Dr. Fitzsimmons is currently directing an archaeological project at the Classic Maya (250-850 AD) site of Zapote Bobal, Guatemala. Known as Hix Witz, or ‘Jaguar Hill’ in ancient Maya times, this site features prominently in the history of famous Maya cities like Piedras Negras and Yaxchilan as both an adversary and an ally. The first excavations here began in 2004 and will continue over the next five years, and have already uncovered a rich, undiscovered history portrayed in numerous hieroglyphic texts as well as the archaeological record.
In addition to his work at Zapote Bobal, Dr. Fitzsimmons is actively engaged in fine-tuning his book manuscript, recently accepted for publication by the University of Texas Press. Entitled Death and the Classic Maya Kings, the book is an outgrowth of his dissertation research on royal funerary practices in the Maya area. In it he reconstructs the ceremonies, attitudes, and beliefs of the Maya nobility in their interactions with the dead, combining the results of archaeological excavations with ideas presented in ancient hieroglyphic texts and examples gleaned from Maya ethnography and ethnohistory.

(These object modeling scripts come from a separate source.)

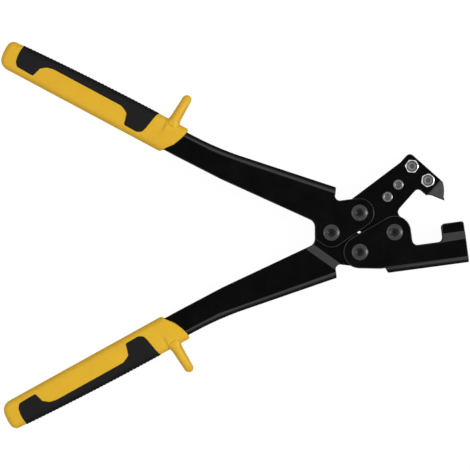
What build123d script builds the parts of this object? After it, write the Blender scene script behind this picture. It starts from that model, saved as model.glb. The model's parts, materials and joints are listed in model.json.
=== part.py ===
from build123d import *

# Compound-lever punch pliers, lying flat and fully open.
# Working frame: the handle pivot is at (0, 0, 0), +X points along the tool towards the jaws, +Y towards the
# upper handle and +Z out of the front face. The last section moves everything so that the origin is at the
# bottom centre of the whole tool.

import os
from math import acos, asin, atan2, cos, degrees, hypot, radians, sin, tan

# ---------------------------------------------------------------- driving dimensions, mm and degrees
# linkage
EAR_REACH = 27.2  # handle pivot to either link pivot
JAW_REACH = 31.7  # jaw pivot to either link pivot
OPEN_HALF_ANGLE = 34.8  # between the tool's axis and each ear, fully open
EAR_BEND = 62.3  # between a handle's line and its ear

# sheet and layers, as half-heights from the middle plane
SHEET = 2.5  # steel sheet of both handles and the lower jaw
CHANNEL_HALF = 8.0  # outside of the outer forks and channels
LAYER_GAP = 0.1  # between plates that turn on each other
CHEEK = 3.0  # upper jaw plate thickness
BEND_R = 5.0  # outside radius of the sheet's long bends
EDGE_R = 0.4  # softened edge of the stamped plates
OUTER_FACE = CHANNEL_HALF - SHEET  # inside of the outer forks
INNER_FACE = OUTER_FACE - LAYER_GAP  # outside of the inner fork and of the upper jaw
FORK_HALF = INNER_FACE - SHEET  # inside of the inner fork
CORE_HALF = INNER_FACE - CHEEK  # half thickness of tooth and spacer

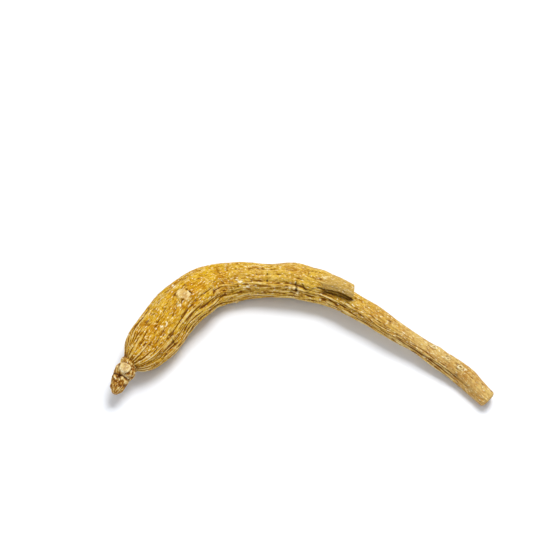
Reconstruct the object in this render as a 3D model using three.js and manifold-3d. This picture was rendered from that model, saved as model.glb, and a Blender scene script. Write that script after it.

Dr. Fitzsimmons has offered courses on introductory archaeology, sociocultural anthropology, physical anthropology, death and the body, ancient Mesoamerican civilizations, Precolumbian art, and indigenous writing systems of the Americas. In the classroom, he enjoys bringing archaeology and the other subdisciplines of anthropology together; he likewise draws upon general comparative material from the humanities and social sciences. He believes that a multidisciplinary approach to the ancient past not only allows students to engage archaeology from familiar angles, but also permits a richer interpretation of world prehistory and the people in it.